C++ does this by encoding all of the necessary type information in the mangled object names. C, however, has a significantly different focus, aiming to be a sort of portable assembly language. C prefers thus to have a strict one to one correspondence between the declared name and the resulting objects' symbol name. If C Mangled it's names, even in a standardized and predictable way, you would have to go to great efforts to match the altered names to the desired symbol names, or else you would have to turn it off as you do in c++. This extra effort comes at almost no benefit, because unlike C++, C's type system is fairly small and simple.
At the same time, it's practically a standard practice to define several similarly named C functions that vary only by the types they take as arguments. for a lengthy example of just this, have a look at the OpenGL namespace.
When you compile a C source, symbol names will remain intact. If you introduce function overloading, you should provide a name mangling technique to prevent name clashes. Consequently, like C++, you'll have machine generated symbol names in the compiled binary.
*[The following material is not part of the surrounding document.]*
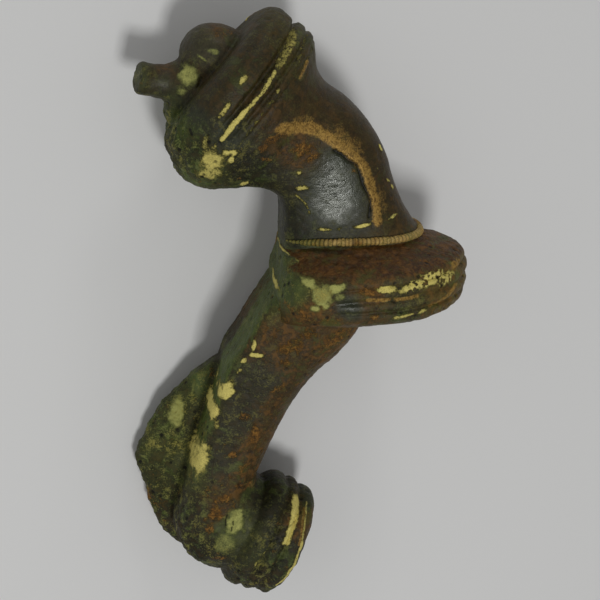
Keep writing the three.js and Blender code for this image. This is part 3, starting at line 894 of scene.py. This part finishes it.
def makeFinish():
    material = bpy.data.materials.new("patinatedBronze")
    material.use_nodes = True
    tree = material.node_tree
    shader = tree.nodes["Principled BSDF"]
    start = Wire(tree, None)
    place = start.node("ShaderNodeTexCoord", {}, {}, 3)

    def colourOf(name):
        return start.node("ShaderNodeAttribute", {"attribute_name": name}, {})

    def noise(size, detail=4.0, rough=0.62, warp=0.0):
        inputs = {"Vector": place, "Scale": 1000 / size, "Detail": detail}
        inputs.update({"Roughness": rough, "Distortion": warp})
        return start.node("ShaderNodeTexNoise", {}, inputs)

    def split(colour):
        node = start.node("ShaderNodeSeparateColor", {}, {"Color": colour}).socket.node
        return [Wire(tree, node.outputs[k]) for k in range(3)]

    def paint(name):
        return (*fromLook(finish[name]), 1)

    def twoTone(old, new, share):
        inputs = {"Factor": share, 6: paint(old), 7: paint(new)}
        return start.node("ShaderNodeMix", {"data_type": "RGBA"}, inputs, 2)

    fine = noise(0.42)
    grainy = noise(0.15, 3.0)
    middle = noise(1.2, 5.0, 0.65, 0.6)
    other = noise(0.75, 5.0, 0.7, 0.4)
    broad = noise(3.2, 3.0)
    cream, paleGreen, rust = split(colourOf("crusts"))
    goldWearAndSheen, gloss, dirtAndShade = split(colourOf("wearSheenAndShade"))
    rough, warm = split(colourOf("skin"))[:2]
    edge = (fine - 0.5) * 1.5 + (grainy - 0.5) * 1.3
    creamShare = (cream * 1.35 + edge - 0.25).between(0.2, 0.7)
    greenShare = (paleGreen * 1.2 + edge * 0.5 - 0.15).between(0.05, 0.85)
    rustShare = (rust * 1.1 + edge * 0.9 - 0.15).between(0.15, 0.85)
    goldWearAndSheenShare = (goldWearAndSheen * 1.15 + edge * 0.5 - 0.1).between(0.05, 0.95)
    loose = 1 - gloss
    rustFleck = (middle * 0.6 + other * 0.55 + fine * 0.25).between(0.69, 0.8)
    rustFleck = rustFleck * rough * loose * (0.12 + warm * 0.88)
    leafFleck = (1 - middle * 0.5 - broad * 0.6).between(0.47, 0.6) * rough * loose
    paleFleck = (1.1 - middle * 0.5 - other * 0.35 + grainy * 0.35).between(0.84, 0.97)
    paleFleck = paleFleck * rough * loose * (1 - warm * 0.6)
    darkFleck = (1 - other * 0.7 - fine * 0.5).between(0.47, 0.62) * loose
    colour = colourOf("ground").tinted(fine * 0.8 + grainy * 0.6 + other * 0.4)
    colour = colour.mixed(leafFleck * 0.5, paint("leaf"))
    colour = colour.mixed(rustFleck * 0.6, twoTone("rustOld", "rust", fine))
    colour = colour.mixed(darkFleck * (0.25 + rough * 0.45), paint("dirtAndShade"))
    mottle = fine + grainy - 0.5
    colour = colour.mixed(rustShare * 0.85, twoTone("rustOld", "rust", mottle.between(0.3, 0.75)))
    # golden worn metal, in part a painted sheen
    colour = colour.mixed(goldWearAndSheenShare * 0.72, twoTone("goldOld", "goldWearAndSheen", mottle.between(0.25, 0.7)))
    greenTone = paleGreen.between(0.3, 0.95) * (fine + grainy)
    colour = colour.mixed(greenShare * 0.85, twoTone("greenOld", "paleGreen", greenTone))
    colour = colour.mixed(paleFleck * 0.65, twoTone("greenOld", "creamOld", broad.between(0.35, 0.65)))
    tone = cream.between(0.35, 0.95) * (fine * 0.6 + grainy * 0.8 + 0.2)
    colour = colour.mixed(creamShare * 0.9, twoTone("creamOld", "cream", tone))
    colour = colour.tinted(0.8 + grainy * 0.35 + broad * 0.1)
    # darkening: dirt in pits and cracks, and painted shade along the shade strokes
    colour = colour.mixed(dirtAndShade.between(0.2, 0.9) * 0.85, paint("dirtAndShade"))
    tree.links.new(colour.socket, shader.inputs["Base Color"])
    crust = start.maths("MAXIMUM", creamShare, greenShare * 0.8)
    crust = start.maths("MAXIMUM", crust, rustShare * 0.8)
    roughness = finish["roughness"] + (fine - 0.5) * 0.4 + rough * 0.12
    roughness = roughness - gloss * (finish["roughness"] - finish["glossy"])
    roughness = roughness * (1 - crust) + crust * finish["crusty"]
    tree.links.new(roughness.socket, shader.inputs["Roughness"])
    metal = finish["metallic"] + goldWearAndSheenShare * (1 - crust) * 0.4
    tree.links.new(metal.socket, shader.inputs["Metallic"])
    shader.inputs["Specular IOR Level"].default_value = finish["specular"]
    bumps = grainy * 0.4 + fine * 0.7 + other * 0.9 * rough
    bumps = bumps * (0.22 - gloss * 0.1 + rough * 0.5 + crust * 0.5)
    inputs = {"Strength": 0.8, "Distance": finish["bumpDepth"], "Height": bumps + creamShare * 0.3}
    bump = start.node("ShaderNodeBump", {}, inputs)
    tree.links.new(bump.socket, shader.inputs["Normal"])
    return material


bronze = makeFinish()
pieces = [head, rim, foot, string]
for piece in pieces:
    piece.data.materials.append(bronze)
    piece.data.transform(layDown)
    points = verticesOf(piece)
    points[:, 2] = np.maximum(points[:, 2], 0)  # the rims lie flat on the floor
    setVertices(piece, points)
    bareSelection()
    piece.select_set(True)
    bpy.context.view_layer.objects.active = piece
    bpy.ops.object.shade_smooth()
    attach(piece, "root")
    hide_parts("cast_brooch")
print("pieces laid down and finished")

# Floor, lights and camera

studio = {"floor": (0.78, 0.78, 0.77, 1), "floorRoughness": 0.7, "air": 0.22}

bareSelection()
bpy.ops.mesh.primitive_plane_add(size=3)
floor = bpy.context.active_object
floor.name = "floor"
plain = bpy.data.materials.new("paleFloor")
plain.use_nodes = True
plain.node_tree.nodes["Principled BSDF"].inputs["Base Color"].default_value = studio["floor"]
plain.node_tree.nodes["Principled BSDF"].inputs["Roughness"].default_value = studio["floorRoughness"]
floor.data.materials.append(plain)

view = {"from": (-14.2, 48.24, 141.32), "right": (0.995, 0, 0.1), "lens": 90}


def placeCamera():
    back = Vector(view["from"]).normalized()
    right = Vector(view["right"]).normalized()
    up = back.cross(right)
    axes = Matrix((right, up, back)).transposed().to_4x4()
    bpy.ops.object.camera_add()
    camera = bpy.context.active_object
    turned = layDown @ Matrix.Translation(view["from"]) @ axes
    camera.matrix_world = Matrix.LocRotScale(turned.to_translation(), turned.to_quaternion(), None)
    camera.data.lens = view["lens"]
    camera.data.clip_start = 0.005
    bpy.context.scene.camera = camera


placeCamera()

lamps = {
    "key": {"at": (-0.03, -0.09, 0.36), "size": 0.07, "power": 0.5},
    "head": {"at": (0.08, 0.38, 0.12), "size": 0.09, "power": 0.22},
    "fill": {"at": (-0.26, 0.10, 0.24), "size": 0.30, "power": 0.10},
}
for name, lamp in lamps.items():
    bpy.ops.object.light_add(type="AREA", location=lamp["at"])
    light = bpy.context.active_object
    light.name = name
    light.data.size = lamp["size"]
    light.data.energy = lamp["power"]
    light.rotation_euler = (-Vector(lamp["at"])).to_track_quat("-Z", "Y").to_euler()
print("floor, camera and lamps placed")

world = bpy.data.worlds.new("studio")
bpy.context.scene.world = world
world.use_nodes = True
world.node_tree.nodes["Background"].inputs["Color"].default_value = (1, 1, 1, 1)
world.node_tree.nodes["Background"].inputs["Strength"].default_value = studio["air"]
bpy.context.scene.view_settings.view_transform = "Standard"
Also, C does not feature strict typing. Many things are implicitly convertible to each other in C. The complexity of overload resolution rules could introduce confusion in such kind of language.
Lots of language designers, including me, think that the combination of function overloading with C's implicit promotions can result in code that is heinously difficult to understand. For evidence, look at the body of knowledge accumulated about C++.
In general, C99 was intended to be a modest revision largely compatible with existing practice. Overloading would have been a pretty big departure.